All the reasonable adults in the room want option 3: don't do the thing that causes needless churn.

> But I expect to read criticism of features based on their actual merits and consequences, not on the principle that it's new or backwards-incompatible or would cause "churn".

I am honestly shocked to see this attitude. Churn is a very real consequence. Do you have no respect for the time of the countless devs who use python?

1 comments

The entire point is that proponents of the change disagree that it's "needless churn".

It's bizarre to me that expecting people to improve their code incrementally is considered a disrespect for their time.

The proposed change is not arbitrary - which can be seen by trying to imagine the alternate universe in which the reverse change were proposed. One can imagine a world in which `except:` were added to a Python that didn't support it, but certainly not one where it were made mandatory (whether for the `except BaseException:` case or the `except Exception:` case).

I assume there are people out there who would, similarly, argue that it was "needless" to make `print` into a function (and thereby break users of the `>>file` syntax).
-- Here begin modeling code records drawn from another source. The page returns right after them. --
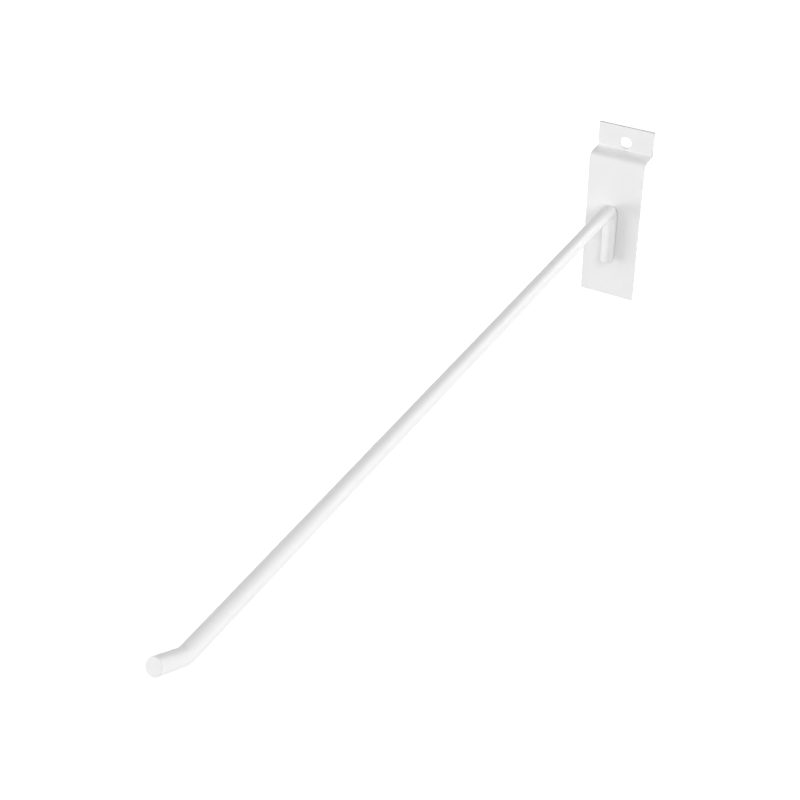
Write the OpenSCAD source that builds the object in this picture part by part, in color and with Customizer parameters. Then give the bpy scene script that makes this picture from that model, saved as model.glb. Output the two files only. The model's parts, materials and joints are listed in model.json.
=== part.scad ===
// Slatwall hook: a pressed steel strip with a step that hangs it in a panel's groove,
// and one bent round wire welded to the strip's front.
// Origin: centre of the main plate's back face, which rests on the panel.
// +Y goes into the wall, +Z is up, and the arm reaches out along -Y.

/* [Back plate] */
// Width of the steel strip
strip_w = 25.4; // [18:0.2:40]
// Thickness of the steel strip
strip_t = 1.2; // [0.8:0.1:2]
// Height of the main plate, from its foot to the top of the ledge
plate_h = 70; // [56:0.5:100]
// Step back from the front of the main plate to the front of the tab
step_back = 9.2; // [7:0.1:14]
// Height of the tab above the ledge
tab_h = 11; // [8.5:0.5:16]
// Inside radius of the bend between the main plate and the ledge
ledge_bend_r = 1.8; // [0.8:0.1:2.5]
// Inside radius of the bend between the ledge and the tab
tab_bend_r = 0.6; // [0.4:0.1:0.8]

/* [Hole in the tab] */
// Diameter of the hole, a clearance hole for a 5 mm screw
hole_d = 5.3; // [4:0.1:5.6]
// Height of the hole's centre above the ledge
hole_up = 3.5; // [3.4:0.1:5]

/* [Hook wire] */
// Diameter of the round wire
wire_d = 6; // [4:0.2:8]
// Depth of the flat that the weld presses into the back of the wire
weld_flat = 0.4; // [0.2:0.1:0.8]
// Height of the wire's foot above the foot of the main plate
leg_foot_up = 20; // [5:0.5:24]
// Height above the foot of the main plate where the arm's line meets the leg's line
arm_up = 47; // [42:0.5:60]
// Centre-line radius of the bend from the leg into the arm
root_bend_r = 5; // [4.5:0.5:12]
// Upward tilt of the arm, in degrees
arm_tilt = 4; // [0:0.5:10]
// Length of the arm, from the leg's line to the corner of the tip
arm_len = 315; // [100:1:400]
// Angle by which the tip turns up from the arm, in degrees
tip_turn = 29.5; // [15:0.5:60]
// Centre-line radius of the bend into the tip
tip_bend_r = 6; // [5:0.5:14]
// Length of the tip, from its corner to the end of the wire
tip_len = 15; // [10:0.5:30]
// Rounding of the wire's cut ends
end_round = 0.4; // [0.2:0.1:0.8]

/* [Hidden] */
$fn = 96;

// Heights, with the origin half way up the main plate
plate_foot_z = -plate_h / 2;
ledge_top_z = plate_h / 2;

// Depths, with the back of the main plate at 0
plate_front_y = -strip_t;
tab_front_y = plate_front_y + step_back;
tab_back_y = tab_front_y + strip_t;

// Outside radii of the strip's bends
ledge_bend_out = ledge_bend_r + strip_t;
tab_bend_out = tab_bend_r + strip_t;

// The wire's line: its axis stands off the plate by its radius, less the weld's flat
wire_r = wire_d / 2;
leg_y = plate_front_y - wire_r + weld_flat;
leg_foot_z = plate_foot_z + leg_foot_up;
arm_root_z = plate_foot_z + arm_up;
root_turn = 90 - arm_tilt;

// What each bend takes from the straight lengths on either side of its corner
root_setback = root_bend_r * tan(root_turn / 2);
tip_setback = tip_bend_r * tan(tip_turn / 2);

// A bend is this much fatter than the wire, and the straight lengths run this far into it
bend_swell = 0.01;
let_in = 0.2;

// Steel strip seen from the side: X here is depth, Y is height
module strip_outline() {
    // Main plate, up to the start of the front bend
    translate([plate_front_y, plate_foot_z])
        square([strip_t, plate_h - ledge_bend_out]);
    // Bend from the main plate into the ledge
    translate([plate_front_y + ledge_bend_out, ledge_top_z - ledge_bend_out])
        bend_outline(ledge_bend_r, [-1, 1]);
    // Ledge, between the two bends
    translate([plate_front_y + ledge_bend_out, ledge_top_z - strip_t])
        square([tab_back_y - tab_bend_out - plate_front_y - ledge_bend_out, strip_t]);
    // Bend from the ledge up into the tab
    translate([tab_back_y - tab_bend_out, ledge_top_z - strip_t + tab_bend_out])
        bend_outline(tab_bend_r, [1, -1]);
    // Tab
    translate([tab_front_y, ledge_top_z + tab_bend_r])
        square([strip_t, tab_h - tab_bend_r]);
}

// Quarter ring of the strip's thickness, in the quadrant that corner points to
module bend_outline(inside_r, corner) {
    outside_r = inside_r + strip_t;
    intersection() {
        difference() {
            circle(r = outside_r);
            circle(r = inside_r);
        }
        translate([min(corner[0], 0) * outside_r, min(corner[1], 0) * outside_r])
            square(outside_r);
    }
}

// Strip bent into a step, with a round hole through its tab
module back_plate() {
    color("white")
        difference() {
            translate([-strip_w / 2, 0, 0])
                rotate([90, 0, 90])
                    linear_extrude(strip_w)
                        strip_outline();
            translate([0, tab_back_y + strip_t, ledge_top_z + hole_up])
                rotate([90, 0, 0])
                    cylinder(d = hole_d, h = 3 * strip_t);
        }
}

// Straight length of wire along +Z, let into the bends at its ends, with what follows it
module wire_run(length) {
    translate([0, 0, -let_in])
        cylinder(d = wire_d, h = length + 2 * let_in);
    translate([0, 0, length])
        children();
}

// Bend of the wire towards -Y, or towards +Y for a negative angle, with what follows it
module wire_bend(radius, angle) {
    side = angle < 0 ? 180 : 0;
    turn = abs(angle);
    rotate([0, 0, side])
        translate([0, -radius, 0]) {
            rotate([90, 0, 90])
                rotate_extrude(angle = turn)
                    translate([radius, 0])
                        circle(r = wire_r + bend_swell);
            rotate([turn, 0, 0])
                translate([0, radius, 0])
                    rotate([0, 0, side])
                        children();
        }
}

// Last length of wire along +Z, with the edge of its cut end rounded
module wire_end(length) {
    translate([0, 0, -let_in])
        rotate_extrude() {
            square([wire_r, length + let_in - end_round]);
            square([wire_r - end_round, length + let_in]);
            translate([wire_r - end_round, length + let_in - end_round])
                circle(r = end_round);
        }
}

// One wire: a leg welded up the plate, the arm and the upturned tip
module hook_wire() {
    leg_run = arm_root_z - root_setback - leg_foot_z;
    foot_run = leg_run / 2;
    color("white")
        difference() {
            translate([0, leg_y, leg_foot_z + foot_run]) {
                rotate([180, 0, 0])
                    wire_end(foot_run);
                wire_run(leg_run - foot_run)
                    wire_bend(root_bend_r, root_turn)
                        wire_run(arm_len - root_setback - tip_setback)
                            wire_bend(tip_bend_r, -tip_turn)
                                wire_end(tip_len - tip_setback);
            }
            // The weld seats the leg flat on the front of the plate
            translate([-wire_d, plate_front_y, leg_foot_z - wire_d])
                cube([2 * wire_d, wire_d, arm_up - leg_foot_up + 2 * wire_d]);
        }
}

back_plate();
hook_wire();
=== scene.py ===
# %% [markdown]
# A slatwall hook is two pieces of steel, welded and then powder-coated white: a strip
# pressed into a step, and one bent wire. This lesson dresses both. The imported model
# gives every size and place, so the first cell loads it and keeps its box.

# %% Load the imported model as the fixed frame
import json
import math
import bmesh
import bpy
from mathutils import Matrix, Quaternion, Vector


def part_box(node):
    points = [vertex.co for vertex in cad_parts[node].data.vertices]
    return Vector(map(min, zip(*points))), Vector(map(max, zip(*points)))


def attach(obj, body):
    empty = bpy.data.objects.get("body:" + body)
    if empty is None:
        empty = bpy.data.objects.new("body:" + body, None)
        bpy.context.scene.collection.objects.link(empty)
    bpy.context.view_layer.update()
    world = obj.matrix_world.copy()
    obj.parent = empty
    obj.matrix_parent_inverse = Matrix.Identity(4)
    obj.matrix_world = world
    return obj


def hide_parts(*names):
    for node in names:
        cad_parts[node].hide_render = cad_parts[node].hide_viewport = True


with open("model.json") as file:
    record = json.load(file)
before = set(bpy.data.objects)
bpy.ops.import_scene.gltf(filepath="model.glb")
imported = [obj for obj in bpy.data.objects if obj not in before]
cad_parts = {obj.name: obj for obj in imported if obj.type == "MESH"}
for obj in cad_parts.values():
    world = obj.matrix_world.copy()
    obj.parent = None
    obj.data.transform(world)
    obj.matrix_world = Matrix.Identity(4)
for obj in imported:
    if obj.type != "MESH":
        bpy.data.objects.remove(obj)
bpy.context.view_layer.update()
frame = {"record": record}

MM = 0.001
plate_low, plate_high = (Vector(corner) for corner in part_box("back_plate"))
wire_low, wire_high = (Vector(corner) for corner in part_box("hook_wire"))
mounts = {mount["name"]: mount for mount in frame["record"]["mounts"]}
print("plate box, mm:", [round(v / MM, 2) for v in (*plate_low, *plate_high)])
print("wire box, mm:", [round(v / MM, 2) for v in (*wire_low, *wire_high)])

# %% [markdown]
# The camera comes first, because everything after it is judged through it. It was
# matched to the photograph by fitting a pinhole camera to the straight edges of the
# plate and the wire. The picture is square, so the lens is given against the width.
# The photograph leans a little, and the roll repeats that.

# %% Camera at the photograph's angle
camera_place = Vector((185.63, -513.97, 331.00)) * MM
camera_aim = Vector((-15.66, -167.05, 13.31)) * MM
camera_roll = math.radians(-1.681)

camera_data = bpy.data.cameras.new("camera")
camera_data.sensor_fit = "HORIZONTAL"
camera_data.sensor_width = 36.0
camera_data.lens = 62.93
camera_data.clip_start = 0.01
camera = bpy.data.objects.new("camera", camera_data)
camera.location = camera_place
camera.rotation_mode = "QUATERNION"
level_view = (camera_aim - camera_place).to_track_quat("-Z", "Y")
camera.rotation_quaternion = level_view @ Quaternion((0, 0, 1), camera_roll)
bpy.context.scene.collection.objects.link(camera)
bpy.context.scene.camera = camera
print("camera distance, mm:", round((camera_aim - camera_place).length / MM, 1))

# %% [markdown]
# The back plate is a flat strip with a punched hole before the press bends it. It
# could be carved from a block, but a bent strip is easier to get right when it is made
# the way the press makes it: a flat sheet, described by its place across (x) and along
# (s), is bent by one function. Depth n counts from the front skin towards the back.
# The two bends are true arcs, so both skins come out round.

# %% Sizes of the strip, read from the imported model
strip_width = plate_high.x - plate_low.x
front_y = plate_low.y
foot_z = plate_low.z
tab_top_z = plate_high.z
sheet = mounts["tab_hole"]["dims"]["length_mm"] * MM
hole_radius = mounts["tab_hole"]["dims"]["r_mm"] * MM
hole_z = mounts["tab_hole"]["pos_m"][2]
tab_front_y = mounts["lip_face"]["pos_m"][1]
ledge_top_z = mounts["ledge_seat"]["pos_m"][2] + sheet
ledge_bend_inside = 1.8 * MM
ledge_bend_outside = ledge_bend_inside + sheet
tab_bend_inside = 0.3 * MM
print("sheet, mm:", round(sheet / MM, 2), "ledge top at, mm:", round(ledge_top_z / MM, 2))

# %% Where along the front skin each bend starts and ends
lengths = (
    ledge_top_z - ledge_bend_outside - foot_z,
    ledge_bend_outside * math.pi / 2,
    tab_front_y - tab_bend_inside - front_y - ledge_bend_outside,
    tab_bend_inside * math.pi / 2,
    tab_top_z - ledge_top_z - tab_bend_inside,
)
plate_end, front_bend_end, ledge_end, tab_bend_end, strip_end = (
    sum(lengths[:count + 1]) for count in range(len(lengths)))
hole_s = tab_bend_end + hole_z - ledge_top_z - tab_bend_inside
print("front skin is", round(strip_end / MM, 2), "mm long, hole at", round(hole_s / MM, 2), "mm")

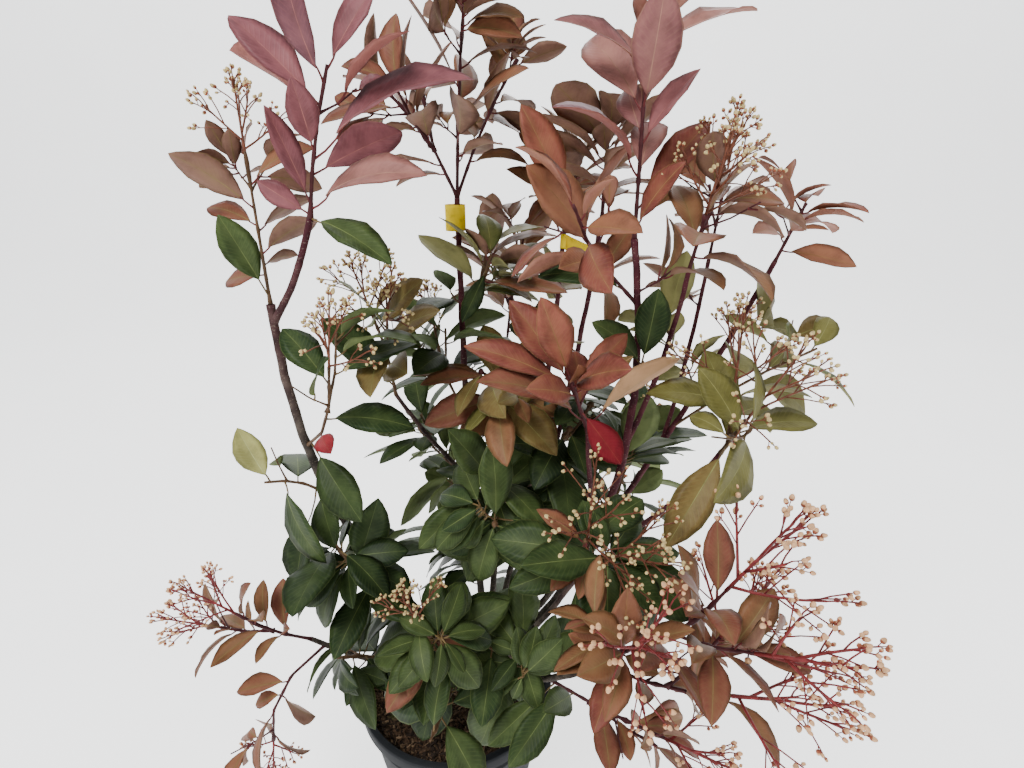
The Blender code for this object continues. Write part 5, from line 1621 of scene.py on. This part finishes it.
def dress_ray(ray, rng, stalk_heap, bud_heap, look, size):
    """One ray of a head with its side stalks, threads and buds."""
    reach = (ray.top - ray.foot).length
    line = bowed(ray.foot, ray.foot.lerp(ray.top, RAY_KEPT), rng.uniform(*RAY_BOWS) * reach, 4)
    thick = size / FAR_BUD
    stalk_heap.add_tube(line, [radius * thick for radius in RAY_THICK], 5, look)
    turn = rng.uniform(0, 2 * math.pi)
    for k in range(SIDE_STALKS):
        share = FIRST_SIDE + (1 - FIRST_SIDE) * k / (SIDE_STALKS - 1)
        point, heading = along(line, min(share, 0.99))
        side = beside(heading, turn + k * LEAF_TURN)
        lean = SIDE_LEAN - SIDE_LEAN_FALL * share + rng.uniform(-SIDE_SPREAD, SIDE_SPREAD)
        lean = math.radians(lean) * (k < SIDE_STALKS - 1)
        out = heading * math.cos(lean) + side * math.sin(lean)
        length = reach * (SIDE_REACH - SIDE_REACH_FALL * share) * rng.uniform(*SIDE_SIZES)
        branch = bowed(point, point + out * length, SIDE_BOW, 2)
        stalk_heap.add_tube(branch, SIDE_THICK, 4, look)
        spread = rng.uniform(0, 2 * math.pi)
        for j in range(THREADS):
            foot, direction = along(branch, 0.99 - THREAD_GAP * j)
            lean = math.radians(rng.uniform(*THREAD_LEANS)) * (j > 0)
            aim = direction * math.cos(lean) + beside(direction, spread + j * THREAD_TURN) * math.sin(lean)
            end = foot + aim * rng.uniform(*THREAD_LENGTHS)
            stalk_heap.add_tube([foot, end], THREAD_THICK, 3, look)
            add_bud(bud_heap, end, aim, size * rng.uniform(*BUD_SIZES), look, CUP_LOOK)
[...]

But it demonstrably and significantly makes the language better.

If you want to talk incrementalism, then the right approach is making this an error in other parts of the Python ecosystem. Linters, mypy, pyright, etc, without make a source-breaking language change.

Imagine whatever universe you want, but we live in this one. In this universe, there is a shitload of old python. Python 2.7 isn't even completely gone. Literal lifetimes of collective time would be spent on the fallout of this change, which does not seem worth the reward.